We use binarized MNIST because PixelCNN is a discrete model ($p(x_i | x_{<i})$).

In [None]:
batch_size = 64
transform = transforms.Compose([
    transforms.ToTensor(),
    lambda x: (x > 0.5).float()
])

train_loader = DataLoader(datasets.MNIST('./data', train=True, download=True, transform=transform), 
                          batch_size=batch_size, shuffle=True)
test_loader = DataLoader(datasets.MNIST('./data', train=False, transform=transform), 
                         batch_size=batch_size, shuffle=False)

model = VLAE(input_dim=1, latent_dim=32, n_layers=3, use_flow=True).to(device)
optimizer = optim.Adam(model.parameters(), lr=1e-3)

## 3. Training Loop

We track both the Reconstruction Loss (BCE) and the KL Divergence (the information usage).

In [None]:
epochs = 3 # 10+ is ideal for crisp results
model.train()
for epoch in range(1, epochs + 1):
    total_loss, total_kl, total_recon = 0, 0, 0
    for data, _ in train_loader:
        data = data.to(device)
        optimizer.zero_grad()
        logits, mu, logvar, z, log_det = model(data)
        loss = loss_function(logits, data, mu, logvar, z, log_det)
        loss.backward()
        optimizer.step()
        
        with torch.no_grad():
            recon = torch.nn.functional.binary_cross_entropy_with_logits(logits, data, reduction='sum')
            total_recon += recon.item()
            total_kl += (loss.item() - recon.item())
            total_loss += loss.item()
            
    print(f"Epoch {epoch} | Loss: {total_loss/len(train_loader.dataset):.2f} | R: {total_recon/len(train_loader.dataset):.2f} | KL: {total_kl/len(train_loader.dataset):.2f}")

## 4. Visual Analysis

### Posterior Information Usage (Bits Heatmap)
In a collapsed VAE, this plot would be flat (all zero bits). In VLAE, we expect clear spikes in dimensions that captured global features.

In [None]:
model.eval()
test_data, _ = next(iter(test_loader))
with torch.no_grad():
    _, mu, logvar, _, _ = model(test_data[:100].to(device))
    plot_bits_heatmap(mu, logvar)

### Reconstructions
The decoder should accurately reconstruct local textures while relying on $z$ for global orientation.

In [None]:
plot_reconstructions(model, test_data[:8], device)

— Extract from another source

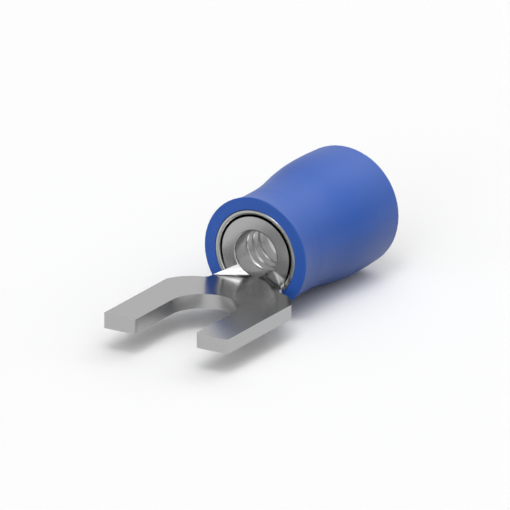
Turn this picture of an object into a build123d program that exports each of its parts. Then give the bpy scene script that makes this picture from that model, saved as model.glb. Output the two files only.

## 5. Latent Space Traversals

Does $z$ capture high-level semantics? We pick an image, encode it, and sweep one dimension of $z$ to see what changes.

In [None]:
def plot_traversal(model, image, dim_idx, device, n_steps=8):
    model.eval()
    with torch.no_grad():
        mu, logvar = model.encoder(image.to(device))
        z = model.reparameterize(mu, logvar)
        
        traversals = []
        for val in np.linspace(-3, 3, n_steps):
            z_step = z.clone()
            z_step[0, dim_idx] += val
            h_latent = z_step.view(1, -1, 1, 1).expand(-1, -1, 28, 28)
            
            # Fast recon (teacher forcing with zeroes for speed in visualization)
            # Correct way is autoregressive, but here we just check logits
            h = model.initial_conv(torch.zeros_like(image).to(device))
            for layer in model.decoder_layers:
                h = layer(h, h_latent)
            logits = model.final_conv(h)
            traversals.append(torch.sigmoid(logits).cpu().squeeze())
            
    fig, axes = plt.subplots(1, n_steps, figsize=(15, 2))
    for i, img in enumerate(traversals):
        axes[i].imshow(img, cmap='gray')
        axes[i].axis('off')
    plt.show()

print("Traversal for dimension 0:")
plot_traversal(model, test_data[0:1], dim_idx=0, device=device)

## 6. Full Sampling (Slow)

We generate new digits by sampling $z \sim p(z)$ and decoding pixel-by-pixel.

In [None]:
plot_latent_sampling(model, device, latent_dim=32, n_samples=9)

### Summary

- VLAE forces latent usage by restricting the decoder's visual field.
- Normalizing flows (IAF) allow for a high-capacity prior.
- The result is a disentangled model where $z$ is semantic and the decoder is structural/textural.